A linguagem simbólica que habita os livros é a chave que abre o mundo das viagens fantásticas e inimagináveis. A experiência de revisitar sua própria obra a fez recordar-se também das experiências de leitora, antes de pensar em ser escritora. A literatura é a arte da palavra e também a arte de ler. A arte é um modo de ressignificação da realidade. As obras de arte proporcionam sentimentos inéditos, funcionam como metáforas, e muitas vezes catarses; representam continuidades, estimulam associações e colaboram para a reorganização da realidade, tanto do mundo interior quanto do exterior. A leitura é uma arte paralela à literatura, saber ler o mundo é tão importante quanto saber ler o texto escrito, seja ele literário ou não. Ler favorece a troca de experiências artísticas e humanas. Nesse sentido, a cultura ocidental transforma o mundo numa narrativa infinita, pois há estreita relação entre a construção de narrativas míticas ou metafóricas e a ressignificação do sofrimento humano. A linguagem literária se desenvolve, se desdobra, se reduplica a partir de si própria como exteriorização, passagem para fora (de si), afastamento, distanciamento, fratura, dispersão com relação ao sujeito/autor, que ela apaga, anula, exclui, despossuir, fazendo aparecer um espaço vazio de uma linguagem neutra, anônima: o ser da linguagem.
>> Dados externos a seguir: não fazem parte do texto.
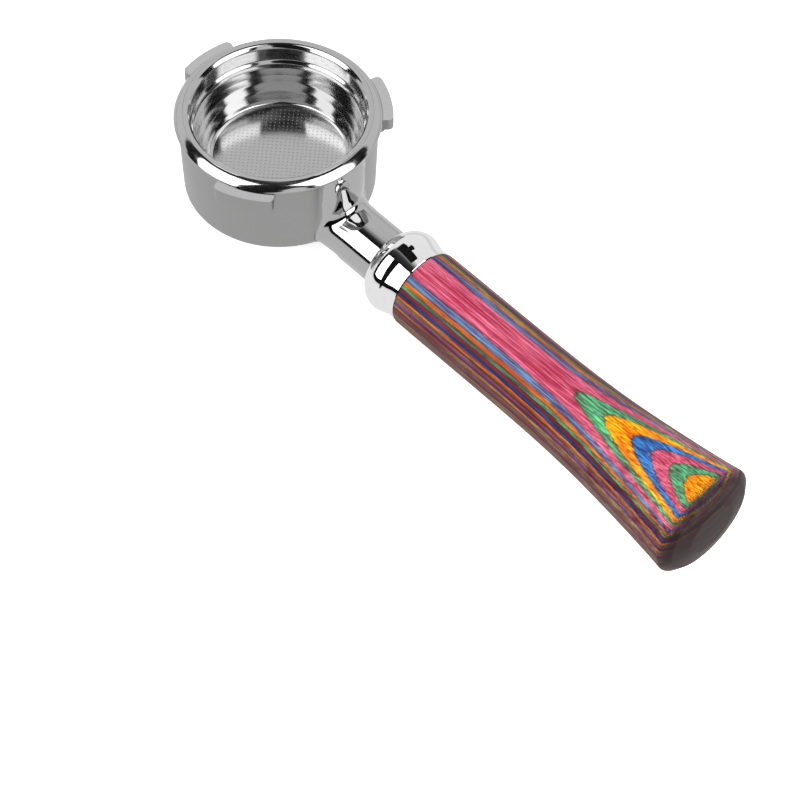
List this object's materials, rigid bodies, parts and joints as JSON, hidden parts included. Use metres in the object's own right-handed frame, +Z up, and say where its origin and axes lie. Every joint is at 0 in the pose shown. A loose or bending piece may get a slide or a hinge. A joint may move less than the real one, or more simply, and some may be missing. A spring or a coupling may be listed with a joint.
{
  "type": "portafilter",
  "caption": "Bottomless espresso portafilter: open steel head with bayonet lugs, lift-out filter basket, polished neck and ferrule, flared laminated wood handle.",
  "frame": {"origin": "centre of the basket floor's top face, on the axis of the head", "axes": "+Z up the axis of the head towards its rim, +X from the head along the handle to its butt"},
  "size_m": [0.2063, 0.0638, 0.0425],
  "materials": {
    "satin_steel": "satin stainless steel",
    "polished_chrome": "mirror polished",
    "ferrule_chrome": "mirror polished",
    "basket_steel": "bright pressed stainless sheet",
    "spring_wire": "drawn spring wire",
    "laminated_wood": "dyed veneer layers under gloss lacquer",
    "zinc_steel": "zinc plated",
    "brass": "turned brass"
  },
  "bodies": {
    "holder": {"head_ring": "satin_steel", "lug_left": "satin_steel", "lug_right": "satin_steel", "lug_back": "satin_steel", "neck": "polished_chrome", "ferrule": "ferrule_chrome", "wood_handle": "laminated_wood", "handle_stud": "zinc_steel", "stud_insert": "brass", "lock_washer": "zinc_steel"},
    "clip": {"basket_clip": "spring_wire"},
    "basket": {"filter_basket": "basket_steel"}
  },
  "joints": [
    {"name": "basket_turn", "type": "hinge", "parent": "holder", "child": "clip", "pos_m": [0, 0, 0.012], "axis": [0, 0, 1], "continuous": true},
    {"name": "basket_lift", "type": "slide", "parent": "clip", "child": "basket", "axis": [0, 0, 1], "range_m": [0, 0.032]}
  ]
}
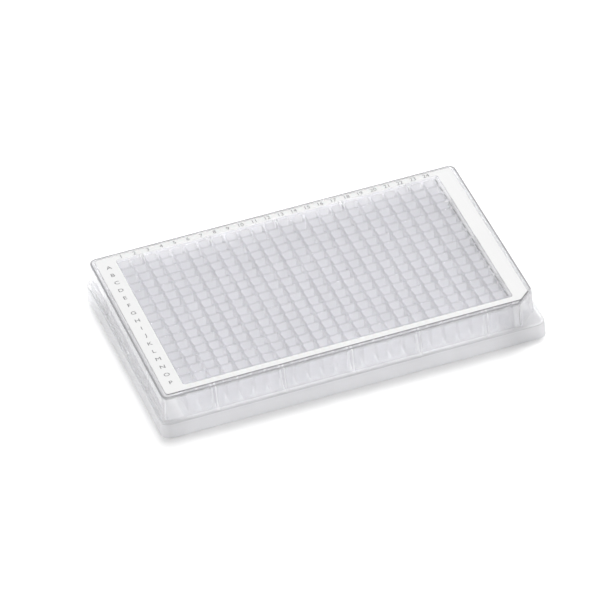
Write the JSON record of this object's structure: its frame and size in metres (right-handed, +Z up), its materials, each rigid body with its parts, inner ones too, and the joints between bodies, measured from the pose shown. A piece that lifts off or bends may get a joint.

A tarefa realizada por Lygia Bojunga, escolher o que mais gostou de seus livros, colocou-a, de modo muito particular, a vivenciar sua 'experiência do fora', sua experiência de leitor, posicionando-se 'fora' do papel de autor, para além das obras de terceiros, porém, para dentro de sua própria obra, de seu outro universo, de seu próprio "outro dos mundos". Ela vivenciou o poder de sua linguagem, a realidade de seu 'outro dos mundos' tornando crível e experiencial as palavras. Ela compartilhou a mesma experiência de seus leitores. Ela vivenciou o apagamento do sujeito e o (re)surgimento do ser da linguagem. A linguagem duplica e reduplica o mundo, ela é em si própria, não é mais o autor quem diz, mas o ser da linguagem. Com isso, Lygia Bojunga foi capaz de ressignificar sua própria experiência de leitora, reescrever a experiência de escritora/ criadora de seus personagens e, pôde afastar-se de sua obra, tomou o devido distanciamento, anulou o sujeito/ escritor/ autor e, permitiu que, no anonimato e no espaço vazio, o ser da linguagem do seu "outro mundo" de sua obra a emocionasse e desse à luz "Dos Vinte 1".
Lygia Bojunga é, em suma, em "Dos Vinte 1", o leitor que lê, escuta, olha, se apropria, se desvia, e resiste: não assume o lugar do autor, faz de seu próprio texto o produto de uma leitura, de uma viagem mágica, construindo e reconstruindo sentidos. Permite, livremente, que o ser da linguagem de seu outro dos mundos escreva seu vigésimo primeiro livro. E finalizo com as sábias palavras de Guimarães Rosa, para quem "O real não está na saída nem na chegada: ele se dispõe para a gente é no meio da travessia", Grande Sertão: Veredas.